Framing of text. Film narration and focalization in Alessandro Baricco’s novel City

The author of the text wants to get closer to answering a seemingly general question — in age of a twist towards the visual, can the analysis of literary works as visual contents gain a self-explanatory legitimacy or is it necessary to develop new analytical methods that will strengthen the visual dimension within the default textual dimension of literary works? In order to make his ideas concrete, the author wants to show a possible manner in which the novel City written by the contemporary Italian author Alessandro Baricco can be read from semiotical and narratological aspects of film theory. The author first discusses the relationship between linguistics and semiotics and their amalgamation in Christian Metz’s structuralist film theory, then Seymour Chatman’s film narratology, as well as Gérard Genett’s analysis of narrative structures, and finally Mieke Bal’s specific »visual« interpretation of literary and theoretical terms. Although the text provides few direct allusions to concrete films, the subject of this analysis — the novel City — was selected because it is a postmodern paradigmatic visual text, written in 1999, and marked with numerous strategies comparable first of all to motion pictures of our time.
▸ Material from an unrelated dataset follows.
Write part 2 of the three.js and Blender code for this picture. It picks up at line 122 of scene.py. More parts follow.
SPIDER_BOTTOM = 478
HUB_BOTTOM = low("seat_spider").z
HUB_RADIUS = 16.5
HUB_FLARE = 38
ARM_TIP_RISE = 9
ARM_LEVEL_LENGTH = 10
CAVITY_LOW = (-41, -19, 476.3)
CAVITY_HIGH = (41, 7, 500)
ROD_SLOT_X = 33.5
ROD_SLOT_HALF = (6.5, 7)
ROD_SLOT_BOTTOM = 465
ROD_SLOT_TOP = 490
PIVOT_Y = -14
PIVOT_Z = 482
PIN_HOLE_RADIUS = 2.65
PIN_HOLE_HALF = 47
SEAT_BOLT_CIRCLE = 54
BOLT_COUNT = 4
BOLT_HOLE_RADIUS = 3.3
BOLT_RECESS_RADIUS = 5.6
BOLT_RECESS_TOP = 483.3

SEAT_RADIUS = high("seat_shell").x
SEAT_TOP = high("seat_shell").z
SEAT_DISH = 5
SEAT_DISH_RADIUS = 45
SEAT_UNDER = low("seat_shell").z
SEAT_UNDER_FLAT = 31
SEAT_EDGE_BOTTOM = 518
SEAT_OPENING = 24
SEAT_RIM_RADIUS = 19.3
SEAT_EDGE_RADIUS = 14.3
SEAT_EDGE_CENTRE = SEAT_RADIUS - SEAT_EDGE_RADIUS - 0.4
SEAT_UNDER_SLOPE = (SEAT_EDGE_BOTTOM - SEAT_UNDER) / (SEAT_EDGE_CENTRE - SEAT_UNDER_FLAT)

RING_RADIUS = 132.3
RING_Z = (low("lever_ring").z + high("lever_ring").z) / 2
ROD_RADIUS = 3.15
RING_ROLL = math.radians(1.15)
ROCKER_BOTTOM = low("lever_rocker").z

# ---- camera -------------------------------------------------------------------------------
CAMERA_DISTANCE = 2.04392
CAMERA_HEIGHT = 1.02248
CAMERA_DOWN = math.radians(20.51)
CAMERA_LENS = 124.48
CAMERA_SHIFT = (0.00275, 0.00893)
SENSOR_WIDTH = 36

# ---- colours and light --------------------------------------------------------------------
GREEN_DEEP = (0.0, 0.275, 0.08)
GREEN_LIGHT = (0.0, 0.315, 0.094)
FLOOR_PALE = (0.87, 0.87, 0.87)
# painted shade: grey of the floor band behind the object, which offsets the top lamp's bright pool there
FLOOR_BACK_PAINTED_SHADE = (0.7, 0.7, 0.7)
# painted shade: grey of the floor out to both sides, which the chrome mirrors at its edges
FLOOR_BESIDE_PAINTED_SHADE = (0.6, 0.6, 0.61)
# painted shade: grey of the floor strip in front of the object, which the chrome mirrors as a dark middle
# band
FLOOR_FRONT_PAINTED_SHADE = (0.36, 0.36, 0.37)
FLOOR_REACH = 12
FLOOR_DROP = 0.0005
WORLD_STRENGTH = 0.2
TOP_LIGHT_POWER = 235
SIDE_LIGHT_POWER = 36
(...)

Among other things, the article also shows that Baricco’s narrative structuring is not only evidently inspired by the possibilities of the film camera, first of all by non-verbal switching from one scene to another and then by kinematic movements in space (in his case we recognize this in the exchange of situational scenes without usual author’s explanations and breaks in the text), but also that the »speed« of Baricco’s kinematic text supersedes the speed of the classical narrative film. Unexpected focal twists in the novel, and specific literary use of film’s long shot, are described through a comparison with same directing techniques used in John Wright’s film Atonement. After all, the iconic quality of City does not arise only from the subversion of the canonically deduced relationship between »visual« and »textual« narration that Genette and Chatman refer to, but first of all from the current omnipresence of the film medium and the need to speak the language of images.